— start of RECORDS PROVIDED —

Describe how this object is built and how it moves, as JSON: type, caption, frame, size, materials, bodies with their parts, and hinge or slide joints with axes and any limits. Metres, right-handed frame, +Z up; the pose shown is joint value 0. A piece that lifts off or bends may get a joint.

— end of RECORDS PROVIDED —
— start of RECORDS PROVIDED —

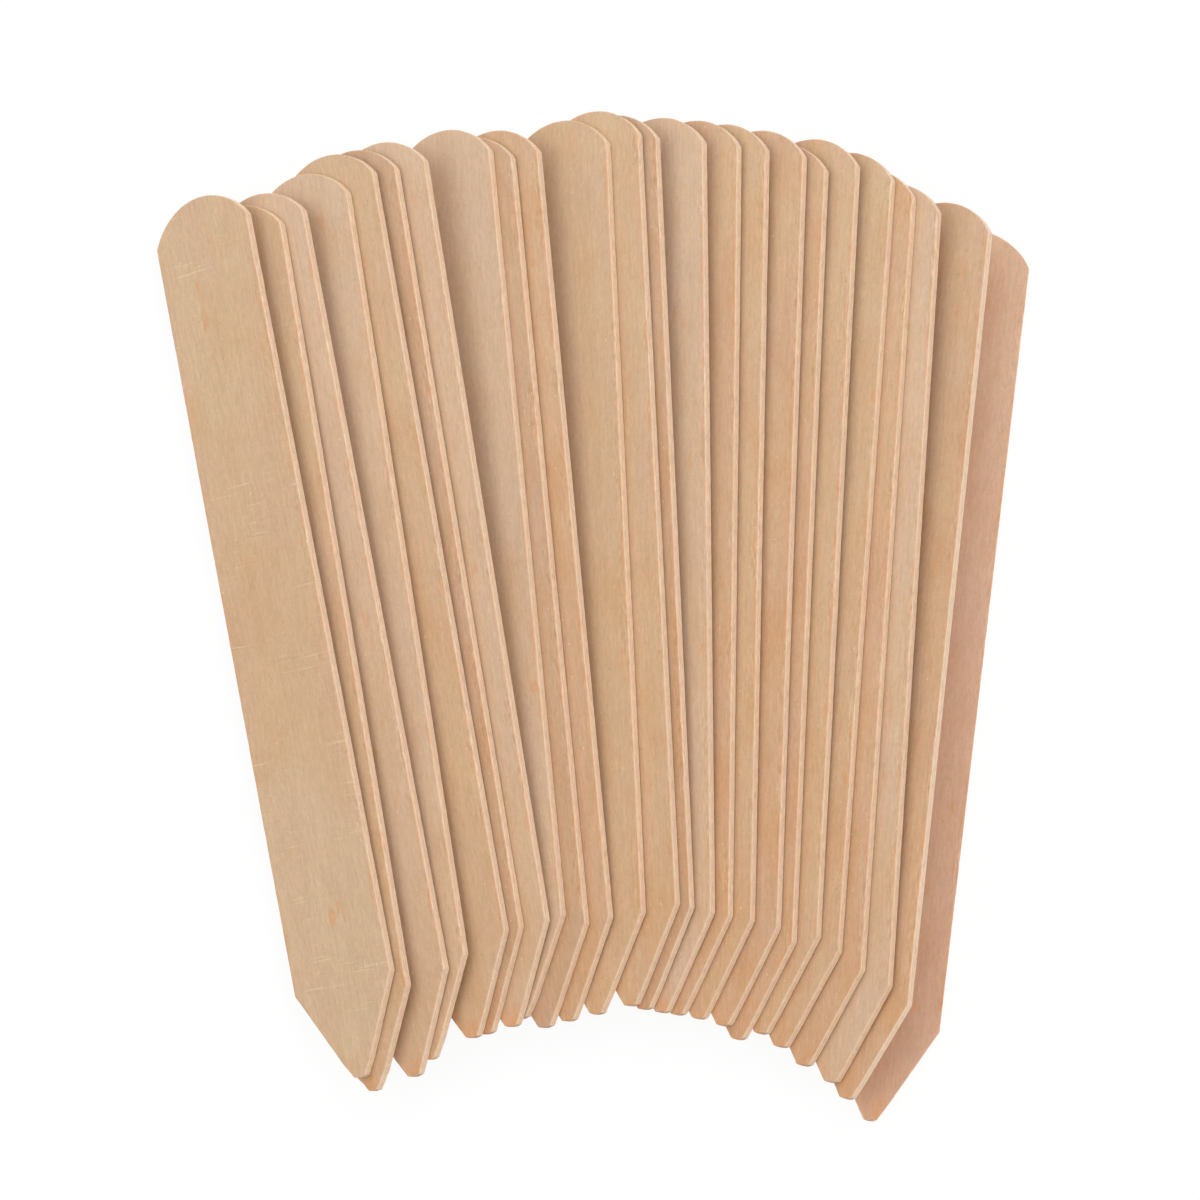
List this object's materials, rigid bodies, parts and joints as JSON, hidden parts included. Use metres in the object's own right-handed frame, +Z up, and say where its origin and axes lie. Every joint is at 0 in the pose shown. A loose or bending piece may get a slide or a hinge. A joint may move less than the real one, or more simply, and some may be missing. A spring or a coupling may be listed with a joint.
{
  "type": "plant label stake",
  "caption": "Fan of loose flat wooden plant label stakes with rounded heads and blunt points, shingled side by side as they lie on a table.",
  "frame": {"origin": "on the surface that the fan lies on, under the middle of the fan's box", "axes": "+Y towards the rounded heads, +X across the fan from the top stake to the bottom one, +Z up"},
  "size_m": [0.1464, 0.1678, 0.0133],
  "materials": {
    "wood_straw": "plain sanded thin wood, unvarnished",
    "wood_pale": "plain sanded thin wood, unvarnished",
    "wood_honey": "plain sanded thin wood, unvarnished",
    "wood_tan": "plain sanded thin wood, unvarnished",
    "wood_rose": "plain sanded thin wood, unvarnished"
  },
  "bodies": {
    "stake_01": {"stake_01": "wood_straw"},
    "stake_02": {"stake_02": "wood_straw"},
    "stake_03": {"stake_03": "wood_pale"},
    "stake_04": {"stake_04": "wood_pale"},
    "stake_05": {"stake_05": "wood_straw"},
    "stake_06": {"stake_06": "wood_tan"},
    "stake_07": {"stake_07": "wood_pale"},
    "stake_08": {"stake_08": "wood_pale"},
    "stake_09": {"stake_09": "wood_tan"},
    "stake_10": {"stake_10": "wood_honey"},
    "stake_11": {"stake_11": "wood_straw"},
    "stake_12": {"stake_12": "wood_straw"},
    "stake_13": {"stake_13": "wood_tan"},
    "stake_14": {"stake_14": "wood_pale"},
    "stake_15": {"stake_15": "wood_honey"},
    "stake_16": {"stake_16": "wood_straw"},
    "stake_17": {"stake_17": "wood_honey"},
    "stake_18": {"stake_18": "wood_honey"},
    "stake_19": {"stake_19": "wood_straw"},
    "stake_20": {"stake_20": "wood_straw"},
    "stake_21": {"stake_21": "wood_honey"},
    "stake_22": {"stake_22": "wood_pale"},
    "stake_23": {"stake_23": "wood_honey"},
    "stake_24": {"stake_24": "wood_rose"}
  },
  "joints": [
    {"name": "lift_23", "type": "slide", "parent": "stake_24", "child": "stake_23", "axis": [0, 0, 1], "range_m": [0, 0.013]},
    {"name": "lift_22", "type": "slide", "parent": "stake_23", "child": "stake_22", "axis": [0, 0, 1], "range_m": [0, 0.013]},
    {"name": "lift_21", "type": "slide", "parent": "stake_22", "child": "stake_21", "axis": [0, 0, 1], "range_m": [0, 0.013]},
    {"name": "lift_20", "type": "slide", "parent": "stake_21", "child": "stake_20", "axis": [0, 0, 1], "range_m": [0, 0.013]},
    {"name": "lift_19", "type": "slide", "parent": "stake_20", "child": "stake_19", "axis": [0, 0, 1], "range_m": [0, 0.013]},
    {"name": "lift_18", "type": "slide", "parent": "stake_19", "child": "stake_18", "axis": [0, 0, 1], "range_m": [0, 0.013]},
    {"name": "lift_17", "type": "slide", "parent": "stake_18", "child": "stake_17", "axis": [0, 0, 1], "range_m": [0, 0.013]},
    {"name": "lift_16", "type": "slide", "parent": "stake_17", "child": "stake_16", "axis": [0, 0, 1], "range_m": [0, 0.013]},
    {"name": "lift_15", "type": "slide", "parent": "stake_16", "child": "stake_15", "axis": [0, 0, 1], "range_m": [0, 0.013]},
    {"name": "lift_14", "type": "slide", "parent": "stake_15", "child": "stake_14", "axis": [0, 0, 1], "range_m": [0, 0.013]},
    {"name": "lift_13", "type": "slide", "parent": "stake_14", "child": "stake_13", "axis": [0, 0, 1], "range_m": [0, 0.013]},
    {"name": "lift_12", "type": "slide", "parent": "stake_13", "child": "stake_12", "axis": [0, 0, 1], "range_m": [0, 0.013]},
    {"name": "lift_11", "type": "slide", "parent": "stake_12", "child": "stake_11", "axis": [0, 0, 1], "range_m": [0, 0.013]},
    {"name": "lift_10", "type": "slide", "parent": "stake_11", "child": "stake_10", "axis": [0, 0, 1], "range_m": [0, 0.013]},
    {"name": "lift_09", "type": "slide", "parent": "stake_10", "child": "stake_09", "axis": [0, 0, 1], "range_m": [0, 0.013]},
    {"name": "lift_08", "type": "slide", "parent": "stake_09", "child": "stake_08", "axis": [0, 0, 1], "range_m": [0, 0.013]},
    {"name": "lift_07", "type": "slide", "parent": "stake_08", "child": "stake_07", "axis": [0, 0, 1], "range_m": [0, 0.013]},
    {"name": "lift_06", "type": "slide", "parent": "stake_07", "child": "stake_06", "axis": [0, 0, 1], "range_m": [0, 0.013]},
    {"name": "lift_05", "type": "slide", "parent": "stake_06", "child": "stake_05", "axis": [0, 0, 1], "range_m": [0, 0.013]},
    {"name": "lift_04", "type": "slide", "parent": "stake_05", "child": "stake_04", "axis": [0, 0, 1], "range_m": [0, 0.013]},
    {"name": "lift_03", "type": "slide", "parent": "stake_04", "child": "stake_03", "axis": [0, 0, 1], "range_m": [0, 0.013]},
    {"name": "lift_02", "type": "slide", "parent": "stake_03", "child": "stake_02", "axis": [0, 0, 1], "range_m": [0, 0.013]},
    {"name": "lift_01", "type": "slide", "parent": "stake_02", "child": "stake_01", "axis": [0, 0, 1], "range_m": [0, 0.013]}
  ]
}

— end of RECORDS PROVIDED —

▸ **PROBLEM REQUIREMENTS**
Scan the material above. Copy each line where "that" occurs.

▸ **SOLUTION FOR THIS EXERCISE**
Describe how this object is built and how it moves, as JSON: type, caption, frame, size, materials, bodies with their parts, and hinge or slide joints with axes and any limits. Metres, right-handed frame, +Z up; the pose shown is joint value 0. A piece that lifts off or bends may get a joint.
  "frame": {"origin": "on the surface that the fan lies on, under the middle of the fan's box", "axes": "+Y towards the rounded heads, +X across the fan from the top stake to the bottom one, +Z up"},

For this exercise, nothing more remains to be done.